WHAT THE TASK REQUIRES:
Write out each line exactly as it stands, please.

Records excerpted from a collection:
....

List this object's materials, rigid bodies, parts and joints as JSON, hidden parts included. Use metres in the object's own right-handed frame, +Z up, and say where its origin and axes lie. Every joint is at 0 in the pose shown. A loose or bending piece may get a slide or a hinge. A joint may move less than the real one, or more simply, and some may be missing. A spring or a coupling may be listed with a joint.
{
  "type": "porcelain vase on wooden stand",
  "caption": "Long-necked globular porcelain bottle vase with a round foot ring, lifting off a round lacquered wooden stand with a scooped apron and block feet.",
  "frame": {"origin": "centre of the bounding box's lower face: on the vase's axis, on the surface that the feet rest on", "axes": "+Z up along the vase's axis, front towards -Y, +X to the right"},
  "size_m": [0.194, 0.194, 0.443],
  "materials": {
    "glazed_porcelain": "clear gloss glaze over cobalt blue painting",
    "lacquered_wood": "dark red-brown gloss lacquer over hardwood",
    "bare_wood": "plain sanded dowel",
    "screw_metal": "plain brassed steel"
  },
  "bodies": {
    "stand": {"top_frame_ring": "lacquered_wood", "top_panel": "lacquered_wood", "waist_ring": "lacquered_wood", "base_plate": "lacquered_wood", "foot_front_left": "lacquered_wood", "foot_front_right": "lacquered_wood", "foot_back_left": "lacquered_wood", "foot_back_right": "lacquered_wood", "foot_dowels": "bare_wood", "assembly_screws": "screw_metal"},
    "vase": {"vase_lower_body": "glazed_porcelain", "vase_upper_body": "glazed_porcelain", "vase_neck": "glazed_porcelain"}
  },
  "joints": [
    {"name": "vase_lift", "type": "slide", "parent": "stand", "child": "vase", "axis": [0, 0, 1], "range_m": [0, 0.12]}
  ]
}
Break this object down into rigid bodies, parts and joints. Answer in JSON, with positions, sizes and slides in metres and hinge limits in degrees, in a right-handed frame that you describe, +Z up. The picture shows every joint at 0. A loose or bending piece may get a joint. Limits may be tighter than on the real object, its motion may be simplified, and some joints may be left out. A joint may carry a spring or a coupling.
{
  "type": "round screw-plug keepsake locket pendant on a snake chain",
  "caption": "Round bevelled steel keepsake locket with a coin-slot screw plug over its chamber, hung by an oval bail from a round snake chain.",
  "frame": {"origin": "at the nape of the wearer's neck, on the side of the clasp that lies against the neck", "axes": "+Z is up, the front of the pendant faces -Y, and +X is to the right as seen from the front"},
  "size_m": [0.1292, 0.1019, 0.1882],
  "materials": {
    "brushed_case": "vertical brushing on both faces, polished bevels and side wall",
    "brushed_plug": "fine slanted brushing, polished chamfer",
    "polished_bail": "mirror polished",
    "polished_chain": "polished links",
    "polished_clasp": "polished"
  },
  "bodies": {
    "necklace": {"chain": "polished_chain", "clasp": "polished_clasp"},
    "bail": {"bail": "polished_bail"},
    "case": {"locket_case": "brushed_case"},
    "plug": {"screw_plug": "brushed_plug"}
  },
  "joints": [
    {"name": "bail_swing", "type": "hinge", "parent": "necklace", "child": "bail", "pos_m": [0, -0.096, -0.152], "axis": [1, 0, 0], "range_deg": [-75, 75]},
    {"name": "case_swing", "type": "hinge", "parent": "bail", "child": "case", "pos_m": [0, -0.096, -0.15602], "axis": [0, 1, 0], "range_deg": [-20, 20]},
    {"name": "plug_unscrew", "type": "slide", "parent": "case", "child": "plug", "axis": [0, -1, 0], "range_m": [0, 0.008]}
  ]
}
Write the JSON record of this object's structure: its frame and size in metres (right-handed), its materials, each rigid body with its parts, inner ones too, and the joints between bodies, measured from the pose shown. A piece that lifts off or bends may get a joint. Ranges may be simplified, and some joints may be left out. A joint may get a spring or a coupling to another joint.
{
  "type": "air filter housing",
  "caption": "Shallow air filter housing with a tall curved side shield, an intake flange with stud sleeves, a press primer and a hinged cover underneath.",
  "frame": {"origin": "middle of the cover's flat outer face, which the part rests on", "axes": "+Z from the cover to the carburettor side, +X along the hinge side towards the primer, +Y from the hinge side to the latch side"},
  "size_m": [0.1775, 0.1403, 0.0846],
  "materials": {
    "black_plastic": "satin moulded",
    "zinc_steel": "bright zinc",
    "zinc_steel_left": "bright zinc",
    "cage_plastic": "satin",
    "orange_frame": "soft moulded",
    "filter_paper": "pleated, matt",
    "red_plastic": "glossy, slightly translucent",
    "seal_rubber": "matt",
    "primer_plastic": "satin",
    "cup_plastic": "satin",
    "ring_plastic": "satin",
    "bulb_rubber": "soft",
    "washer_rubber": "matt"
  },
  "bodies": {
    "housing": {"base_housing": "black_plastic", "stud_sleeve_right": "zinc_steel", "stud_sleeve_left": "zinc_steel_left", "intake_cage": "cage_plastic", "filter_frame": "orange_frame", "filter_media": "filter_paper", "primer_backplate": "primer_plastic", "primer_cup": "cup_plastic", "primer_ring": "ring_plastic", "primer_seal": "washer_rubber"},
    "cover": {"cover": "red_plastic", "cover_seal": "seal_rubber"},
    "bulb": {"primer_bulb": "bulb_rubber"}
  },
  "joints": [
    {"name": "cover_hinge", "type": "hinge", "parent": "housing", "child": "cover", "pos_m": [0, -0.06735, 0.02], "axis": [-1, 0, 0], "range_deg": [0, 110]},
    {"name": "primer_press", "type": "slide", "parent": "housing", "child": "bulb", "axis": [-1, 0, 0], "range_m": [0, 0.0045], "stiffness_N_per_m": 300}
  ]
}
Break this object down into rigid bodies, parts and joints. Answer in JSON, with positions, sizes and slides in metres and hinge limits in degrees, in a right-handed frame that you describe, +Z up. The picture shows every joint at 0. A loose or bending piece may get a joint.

....

COMPLETE OUTPUT:
List this object's materials, rigid bodies, parts and joints as JSON, hidden parts included. Use metres in the object's own right-handed frame, +Z up, and say where its origin and axes lie. Every joint is at 0 in the pose shown. A loose or bending piece may get a slide or a hinge. A joint may move less than the real one, or more simply, and some may be missing. A spring or a coupling may be listed with a joint.
{
  "type": "porcelain vase on wooden stand",
  "caption": "Long-necked globular porcelain bottle vase with a round foot ring, lifting off a round lacquered wooden stand with a scooped apron and block feet.",
  "frame": {"origin": "centre of the bounding box's lower face: on the vase's axis, on the surface that the feet rest on", "axes": "+Z up along the vase's axis, front towards -Y, +X to the right"},
  "size_m": [0.194, 0.194, 0.443],
  "materials": {
    "glazed_porcelain": "clear gloss glaze over cobalt blue painting",
    "lacquered_wood": "dark red-brown gloss lacquer over hardwood",
    "bare_wood": "plain sanded dowel",
    "screw_metal": "plain brassed steel"
  },
  "bodies": {
    "stand": {"top_frame_ring": "lacquered_wood", "top_panel": "lacquered_wood", "waist_ring": "lacquered_wood", "base_plate": "lacquered_wood", "foot_front_left": "lacquered_wood", "foot_front_right": "lacquered_wood", "foot_back_left": "lacquered_wood", "foot_back_right": "lacquered_wood", "foot_dowels": "bare_wood", "assembly_screws": "screw_metal"},
    "vase": {"vase_lower_body": "glazed_porcelain", "vase_upper_body": "glazed_porcelain", "vase_neck": "glazed_porcelain"}
  },
  "joints": [
    {"name": "vase_lift", "type": "slide", "parent": "stand", "child": "vase", "axis": [0, 0, 1], "range_m": [0, 0.12]}
  ]
}
Break this object down into rigid bodies, parts and joints. Answer in JSON, with positions, sizes and slides in metres and hinge limits in degrees, in a right-handed frame that you describe, +Z up. The picture shows every joint at 0. A loose or bending piece may get a joint. Limits may be tighter than on the real object, its motion may be simplified, and some joints may be left out. A joint may carry a spring or a coupling.
{
  "type": "round screw-plug keepsake locket pendant on a snake chain",
  "caption": "Round bevelled steel keepsake locket with a coin-slot screw plug over its chamber, hung by an oval bail from a round snake chain.",
  "frame": {"origin": "at the nape of the wearer's neck, on the side of the clasp that lies against the neck", "axes": "+Z is up, the front of the pendant faces -Y, and +X is to the right as seen from the front"},
  "size_m": [0.1292, 0.1019, 0.1882],
  "materials": {
    "brushed_case": "vertical brushing on both faces, polished bevels and side wall",
    "brushed_plug": "fine slanted brushing, polished chamfer",
    "polished_bail": "mirror polished",
    "polished_chain": "polished links",
    "polished_clasp": "polished"
  },
  "bodies": {
    "necklace": {"chain": "polished_chain", "clasp": "polished_clasp"},
    "bail": {"bail": "polished_bail"},
    "case": {"locket_case": "brushed_case"},
    "plug": {"screw_plug": "brushed_plug"}
  },
  "joints": [
    {"name": "bail_swing", "type": "hinge", "parent": "necklace", "child": "bail", "pos_m": [0, -0.096, -0.152], "axis": [1, 0, 0], "range_deg": [-75, 75]},
    {"name": "case_swing", "type": "hinge", "parent": "bail", "child": "case", "pos_m": [0, -0.096, -0.15602], "axis": [0, 1, 0], "range_deg": [-20, 20]},
    {"name": "plug_unscrew", "type": "slide", "parent": "case", "child": "plug", "axis": [0, -1, 0], "range_m": [0, 0.008]}
  ]
}
Write the JSON record of this object's structure: its frame and size in metres (right-handed), its materials, each rigid body with its parts, inner ones too, and the joints between bodies, measured from the pose shown. A piece that lifts off or bends may get a joint. Ranges may be simplified, and some joints may be left out. A joint may get a spring or a coupling to another joint.
{
  "type": "air filter housing",
  "caption": "Shallow air filter housing with a tall curved side shield, an intake flange with stud sleeves, a press primer and a hinged cover underneath.",
  "frame": {"origin": "middle of the cover's flat outer face, which the part rests on", "axes": "+Z from the cover to the carburettor side, +X along the hinge side towards the primer, +Y from the hinge side to the latch side"},
  "size_m": [0.1775, 0.1403, 0.0846],
  "materials": {
    "black_plastic": "satin moulded",
    "zinc_steel": "bright zinc",
    "zinc_steel_left": "bright zinc",
    "cage_plastic": "satin",
    "orange_frame": "soft moulded",
    "filter_paper": "pleated, matt",
    "red_plastic": "glossy, slightly translucent",
    "seal_rubber": "matt",
    "primer_plastic": "satin",
    "cup_plastic": "satin",
    "ring_plastic": "satin",
    "bulb_rubber": "soft",
    "washer_rubber": "matt"
  },
  "bodies": {
    "housing": {"base_housing": "black_plastic", "stud_sleeve_right": "zinc_steel", "stud_sleeve_left": "zinc_steel_left", "intake_cage": "cage_plastic", "filter_frame": "orange_frame", "filter_media": "filter_paper", "primer_backplate": "primer_plastic", "primer_cup": "cup_plastic", "primer_ring": "ring_plastic", "primer_seal": "washer_rubber"},
    "cover": {"cover": "red_plastic", "cover_seal": "seal_rubber"},
    "bulb": {"primer_bulb": "bulb_rubber"}
  },
  "joints": [
    {"name": "cover_hinge", "type": "hinge", "parent": "housing", "child": "cover", "pos_m": [0, -0.06735, 0.02], "axis": [-1, 0, 0], "range_deg": [0, 110]},
    {"name": "primer_press", "type": "slide", "parent": "housing", "child": "bulb", "axis": [-1, 0, 0], "range_m": [0, 0.0045], "stiffness_N_per_m": 300}
  ]
}
Break this object down into rigid bodies, parts and joints. Answer in JSON, with positions, sizes and slides in metres and hinge limits in degrees, in a right-handed frame that you describe, +Z up. The picture shows every joint at 0. A loose or bending piece may get a joint.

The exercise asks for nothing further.